Experts consulted by Dialogue Earth say relying solely on sea walls is neither sustainable nor environmentally sound; a long-term solution could be better-structured coastal management strategies that work with nature, rather than against it. Bright Mawunyo Adzagba, the founder of Keta Ramsar Center, a local wetlands conservation NGO, says:

“The entire coastline needs dredging to reclaim land and weaken the waves’ impact. When the sea is deep enough, wave energy dissipates, which could halt further erosion. Dredging would also boost fish populations, helping fishermen regain their livelihoods. Instead of depending on massive rocks, we should plant trees as windbreakers and embrace nature’s power. We can’t fight nature; we can only work with it.”

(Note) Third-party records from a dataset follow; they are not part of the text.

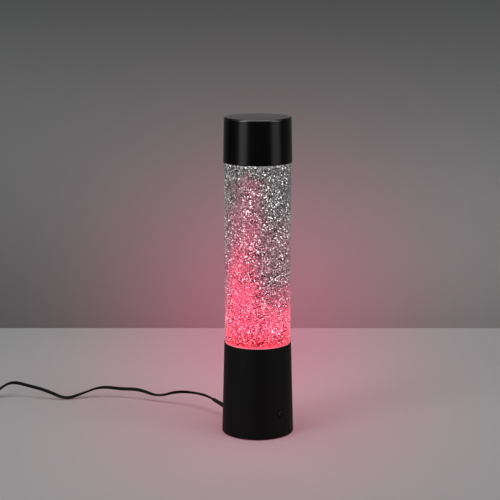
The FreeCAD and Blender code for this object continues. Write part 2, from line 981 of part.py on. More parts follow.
def motor_lead():
    end_z = button_height + board_height / 2 - 1 - connector_height / 2
    socket = -board_back + connector_depth
    x = -connector_spread
    beside = -terminal_thickness / 2 - wire_radius
    points = [
        (x, socket, end_z),
        (x, socket + wire_bend, end_z),
        (-terminal_spread, beside - wire_drop, can_bottom - terminal_length - wire_drop),
        (-terminal_spread, beside - wire_gap, can_bottom - terminal_length - terminal_thickness),
        (-terminal_spread, beside - fit, motor_bottom - slip),
    ]
    return tube(smooth_route(points)[0], wire_radius, wire_sides)


def light_lead():
    end_z = button_height + board_height / 2 - 1 - connector_height / 2
    socket = -board_back + connector_depth
    x, y = ribbon_way
    points = [
        (connector_spread, socket, end_z),
        (connector_spread, socket + ribbon_bend, end_z),
        (x - ribbon_radius, y + ribbon_lean, end_z + ribbon_rise),
        (x, y, deck_bottom - ribbon_drop),
        (x, y, light_board_bottom),
    ]
    return tube(smooth_route(points)[0], ribbon_radius, wire_sides)


def cord():
    along = Vector(gland_tail).normalize()
    exit_point = Vector(*gland_tail_end) + along * lead_exit_run
    path, radii = smooth_route([gland_tail_end, exit_point] + lead_route)
    body = tube(path, lead_radius)
    section = tube_section(lead_radius)
    print("cord length", round(path.Length, 1), "radii", [round(r, 1) for r in radii])
    print("cord volume over section times length", round(body.Volume / (section * path.Length), 4))
    return body, path.Length


def half_turn(place, heading, radius):
    """A level half circle to the right of the heading."""
    right = Vector(heading.y, -heading.x, 0)
    centre = place + right * radius
    end = centre + right * radius
    return Part.Arc(place, centre + heading * radius, end).toShape(), end


def climbing_half_turn(place, heading, radius, rise):
    """Two quarter arcs, tangent to each other and level at both ends, that climb one layer."""
    right = Vector(heading.y, -heading.x, 0)
    across = right * (2 * radius) + Vector(0, 0, rise)
    reach = across.Length / 2
    joint = place + across / 2 + heading * reach
    end = place + across
    edges = []
    for start, finish, tangent, sense in ((place, joint, heading, 1), (end, joint, heading, -1)):
        corner = start + tangent * reach
        toward = (start - corner).normalize() + (finish - corner).normalize()
        middle = corner + toward.normalize() * (reach * math.sqrt(2) - reach)
        if sense == 1:
            edges.append(Part.Arc(start, middle, finish).toShape())
        else:
            edges.append(Part.Arc(finish, middle, start).toShape())
    return edges, end


def coil_path():
    """Level half turns that spiral in, one climbing half turn, and half turns that spiral out."""
    place = Vector(*lead_route[-1])
    heading = (place - Vector(*lead_route[-2])).normalize()
    end_run = 2 * lead_radius
    edges = [Part.LineSegment(place, place + heading * end_run).toShape()]
    place = place + heading * end_run
    radius = coil_radius
    for _ in range(turns_in):
        edge, place = half_turn(place, heading, radius)
        edges.append(edge)
        heading = heading * -1
        radius -= turn_pitch / 2
    climb, place = climbing_half_turn(place, heading, radius, turn_pitch)
    edges += climb
    heading = heading * -1
    for _ in range(turns_out):
        radius += turn_pitch / 2
        edge, place = half_turn(place, heading, radius)
        edges.append(edge)
        heading = heading * -1
    edges.append(Part.LineSegment(place, place + heading * end_run).toShape())
    return Part.Wire(edges), place + heading * end_run, heading


def least_gap(path, thickness, step):
    """The least clear distance between stretches of the path that aren't neighbours."""
    points = path.discretize(Distance=step)
    apart = int(math.pi * thickness * 1.5 / step)
    best = 1e9
    for i, p in enumerate(points):
        for q in points[i + apart:]:
            best = min(best, p.distanceToPoint(q))
    return best - thickness


def cord_coil():
    path, end, heading = coil_path()
    body = tube(path, lead_radius)
    section = tube_section(lead_radius)
    print("coil length", round(path.Length, 1), "least gap", round(least_gap(path, 2 * lead_radius, 1.5), 2))
    print("coil volume over section times length", round(body.Volume / (section * path.Length), 4))
    return body, path.Length


def tail_points():
    path, end, heading = coil_path()
    return [tuple(end)] + tail_route


def cord_tail():
    path, radii = smooth_route(tail_points())
    body = tube(path, lead_radius)
    print("tail length", round(path.Length, 1), "radii", [round(r, 1) for r in radii])
    return body, path.Length


def on_plug(shape):
    """Moves a shape made along +X from the origin to the end of the tail, along its last run."""
    before, end = [Vector(*p) for p in tail_points()[-2:]]
    run = end - before
    run.z = 0
    shape.rotate(Vector(0, 0, 0), Vector(0, 0, 1), math.degrees(math.atan2(run.y, run.x)))
    shape.translate(end)
    return shape


def plug_relief():
    cone = Part.makeCone(
        lead_radius + 0.35, relief_end_radius, relief_length, Vector(0, 0, 0), Vector(1, 0, 0)
    )
    return on_plug(cone)


def plug_grip():
    start = relief_length
    body = block(
        start, start + grip_length, -grip_width / 2, grip_width / 2, -grip_thickness / 2, grip_thickness / 2
    )
    body = body.makeChamfer(grip_corner, body.Edges)
    return on_plug(body)


def plug_shell():
    start = relief_length + grip_length
    w = shell_width / 2
    t = shell_thickness / 2
    body = block(start, start + shell_length, -w, w, -t, t)
    inner = block(start, start + shell_length, -w + shell_wall, w - shell_wall, -t + shell_wall, t - shell_wall)
    body = body.cut(inner)
    for y in (-shell_width / 4, shell_width / 4):
        window = block(start + 5, start + 7.5, y - 1, y + 1, 0, t + 1)
        body = body.cut(window)
    return on_plug(body)


def plug_tongue():
    start = relief_length + grip_length
    w = shell_width / 2 - shell_wall - fit
    top = shell_thickness / 2 - shell_wall - fit
    body = block(start, start + shell_length - tongue_inset, -w, w, -top, -top + tongue_thickness)
    return on_plug(body)


def plug_contacts():
    start = relief_length + grip_length
    seat = -(shell_thickness / 2 - shell_wall - fit) + tongue_thickness
    made = []
    for i in range(contact_count):
        y = (i - (contact_count - 1) / 2) * contact_pitch
        bar = block(
            start, start + shell_length - 2 * tongue_inset, y - contact_width / 2, y + contact_width / 2,
            seat, seat + contact_thickness,
        )
        made.append(on_plug(bar))
    return Part.Compound(made)


save("base_housing", base_housing())
save("base_cover", base_cover())
save("rubber_feet", rubber_feet())
save("cover_screws", screws(column_places, cover_bottom + counterbore_depth, cover_top + screw_length))
save("drive_deck", drive_deck())
save("deck_screws", screws(column_places, deck_top, deck_top - deck_screw_length))
save("motor_can", motor_can())
save("motor_end", motor_end())
save("motor_terminals", motor_terminals())
save("motor_bushes", motor_bushes())
save("motor_screws", motor_screws())
save("field_magnet", field_magnet())
save("motor_armature", motor_armature())
save("motor_shaft", motor_shaft())
save("magnet_carrier", magnet_carrier())
save("drive_magnets", drive_magnets())
save("light_board", light_board())
save("light_board_screws", screws(standoff_places, light_board_top, deck_top))
save("red_light", light(0))
save("green_light", light(1))
save("blue_light", light(2))
save("tank_floor", tank_floor())
save("tank_tube", tank_tube())
save("liquid", liquid())
save("glitter", flakes(0))
save("lid_gasket", ring(tank_radius - lid_inset, tube_inner, tube_top, lid_bottom))
save("tank_lid", tank_lid())
save("fill_plug", fill_plug())
save("cap", cap())
save("stirrer", stirrer())
save("stirrer_magnets", stirrer_magnets())
save("stirrer_pin", stirrer_pin())
save("pin_retainer", pin_retainer())
save("push_button", push_button())
save("switch_plunger", switch_plunger())
save("switch_body", switch_body())
save("control_board", control_board())
save("control_board_screws", control_board_screws())
save("control_chip", control_chip())
save("board_connectors", board_connectors())
save("inner_lead", inner_lead())
save("motor_lead", motor_lead())
save("light_lead", light_lead())
save("cord_clamp", cord_clamp())
save("clamp_screws", clamp_screws())
save("cord_gland", cord_gland())
free_lead, free_length = cord()
save("cord", free_lead)
coil, coil_length = cord_coil()
save("cord_coil", coil)
tail, tail_length = cord_tail()
save("cord_tail", tail)
print("whole free lead", round(free_length + coil_length + tail_length, 1))
save("plug_relief", plug_relief())
save("plug_grip", plug_grip())
save("plug_shell", plug_shell())
save("plug_tongue", plug_tongue())
save("plug_contacts", plug_contacts())
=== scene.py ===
"""A glitter lamp: black base and cap, and a clear tank of liquid and silver flakes lit pink from below."""

import json
import math

import bmesh
import bpy
import numpy as np
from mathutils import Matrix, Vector


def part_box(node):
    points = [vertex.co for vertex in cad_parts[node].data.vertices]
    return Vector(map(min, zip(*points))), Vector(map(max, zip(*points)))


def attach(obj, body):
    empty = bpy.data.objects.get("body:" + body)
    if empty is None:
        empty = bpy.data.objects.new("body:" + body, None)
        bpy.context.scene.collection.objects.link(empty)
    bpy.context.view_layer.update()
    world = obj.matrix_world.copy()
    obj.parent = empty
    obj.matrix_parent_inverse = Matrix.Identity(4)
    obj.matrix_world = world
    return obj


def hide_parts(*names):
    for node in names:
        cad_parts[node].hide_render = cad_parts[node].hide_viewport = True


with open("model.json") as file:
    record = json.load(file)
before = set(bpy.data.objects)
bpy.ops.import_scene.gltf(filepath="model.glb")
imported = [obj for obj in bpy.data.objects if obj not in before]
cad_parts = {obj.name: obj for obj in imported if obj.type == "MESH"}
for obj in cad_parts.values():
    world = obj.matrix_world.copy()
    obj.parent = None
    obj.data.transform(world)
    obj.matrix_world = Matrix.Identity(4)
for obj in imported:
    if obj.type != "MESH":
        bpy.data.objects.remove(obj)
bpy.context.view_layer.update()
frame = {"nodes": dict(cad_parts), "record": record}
nodes = frame["nodes"]

# Camera, in metres with its lens in millimetres: it stands to the left of the push button and looks
# a little down, and the lamp's place is a share of the picture's width
VIEW_TURN = math.radians(40)
CAMERA_AWAY = 1.677
CAMERA_HEIGHT = 0.5607
CAMERA_TILT = math.radians(11.42)
LENS = 104.1
SENSOR_WIDTH = 36
NEAREST = 0.05
FURTHEST = 50
LAMP_RIGHT_OF_MIDDLE = 7.71 / 500


def seen(right, away, up):
    """A point given as the photograph sees it, from the lamp's foot, in the lamp's own frame."""
    x = right * math.cos(VIEW_TURN) + away * math.sin(VIEW_TURN)
    y = -right * math.sin(VIEW_TURN) + away * math.cos(VIEW_TURN)
    return Vector((x, y, up))


def link(obj):
    """Puts an object into the scene."""
    bpy.context.scene.collection.objects.link(obj)
    return obj


def aimed(forward):
    """The turn of a camera or lamp that looks along a direction, with +Z upwards."""
    return forward.to_track_quat("-Z", "Y")


def make_camera():
    """The photograph's camera; a sideways shift puts the lamp right of the picture's middle."""
    data = bpy.data.cameras.new("camera")
    data.lens = LENS
    data.sensor_width = SENSOR_WIDTH
    data.shift_x = -LAMP_RIGHT_OF_MIDDLE
    data.clip_start = NEAREST
    data.clip_end = FURTHEST
    camera = link(bpy.data.objects.new("camera", data))
    camera.location = seen(0, -CAMERA_AWAY, CAMERA_HEIGHT)
    camera.rotation_mode = "QUATERNION"
    camera.rotation_quaternion = aimed(seen(0, math.cos(CAMERA_TILT), -math.sin(CAMERA_TILT)))
    bpy.context.scene.camera = camera


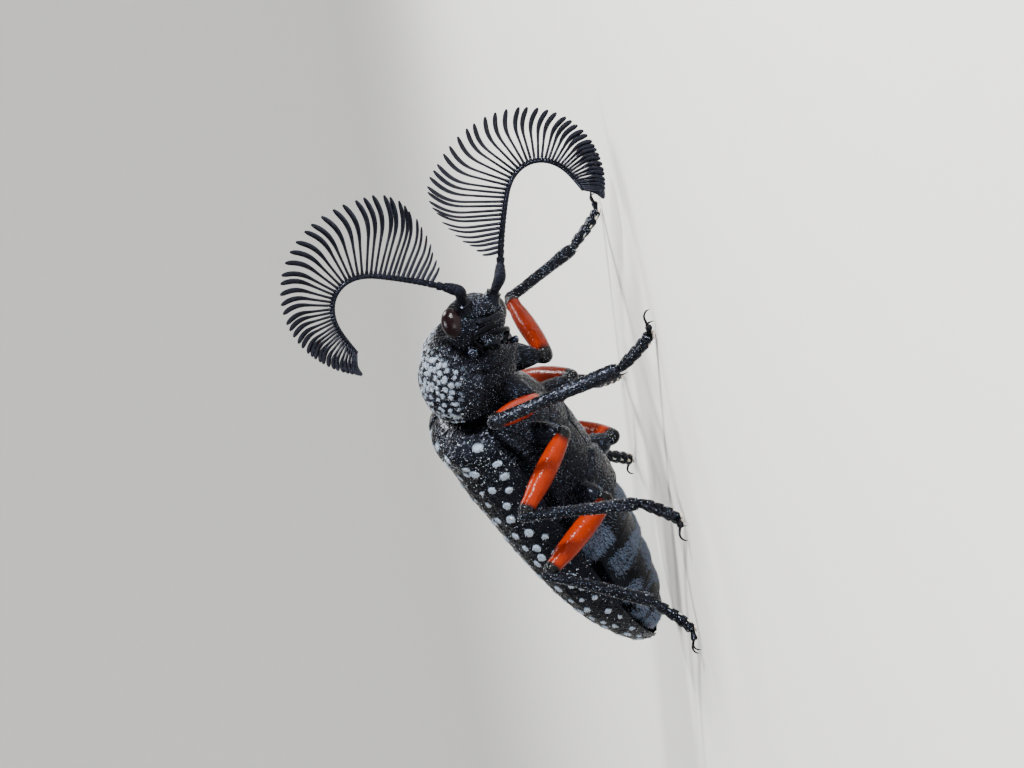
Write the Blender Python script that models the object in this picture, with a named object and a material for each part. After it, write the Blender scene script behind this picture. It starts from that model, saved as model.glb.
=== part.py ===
"""A life-size feather-horned beetle, a male, standing on six legs with its head twisted to its right.

Lengths are metres. The beetle faces -Y, its right side is -X, and the floor is the plane z = 0.
"""

import math

import bmesh
import bpy
import numpy as np
from mathutils import Matrix, Vector

MM = 0.001
GAP = 0.26 * MM  # between the faces of two pieces that meet
SNAP = 0.001 * MM  # corners this near to a cutting plane are moved onto it

# How the body is held: the trunk leans back from the waist, and the forebody bends down again.
WAIST_FORWARD = 7.1 * MM
WAIST_HEIGHT = 8.15 * MM
TRUNK_PITCH = math.radians(25.5)
TRUNK_ROLL = math.radians(15)
PROTHORAX_DROOP = math.radians(31)
PROTHORAX_YAW = math.radians(12)
PROTHORAX_TWIST = math.radians(3)
FACE_LOOKS = (0.38, 0.74, -0.55)  # forward, right, up
VERTEX_POINTS = (0.9, -0.35, 0.15)
TRUNK_REACH = 3.0  # how far behind the waist the sections still lean with it
PROTHORAX_REACH = 2.2
CENTRE_SHIFT = (0.05, -6.24)  # right, forward: brings the middle of the whole model over the origin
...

As of 2018, 44.6% of humanity lived within 150 kilometres of a shoreline. Research into sea-level rise finds hundreds of millions of them could be at risk of losing their homes and livelihoods by 2100.

Many communities have been destroyed by the sea. But residents of communities assisted by organisations such as the Keta Ramsar Center demonstrate the potential for mitigation; for example, by restoring degraded mangrove wetlands in Anyanui and Atiteti, part of Volta’s Anloga district.

For now, coastal residents of Ghana who do not benefit from any coastal protection initiatives will continue to endure the looming threat of the sea consuming their homes and livelihoods. 

With the accelerating rate of erosion, and slow response in implementing solutions, one can only wonder if they will have a place to call home in the years to come.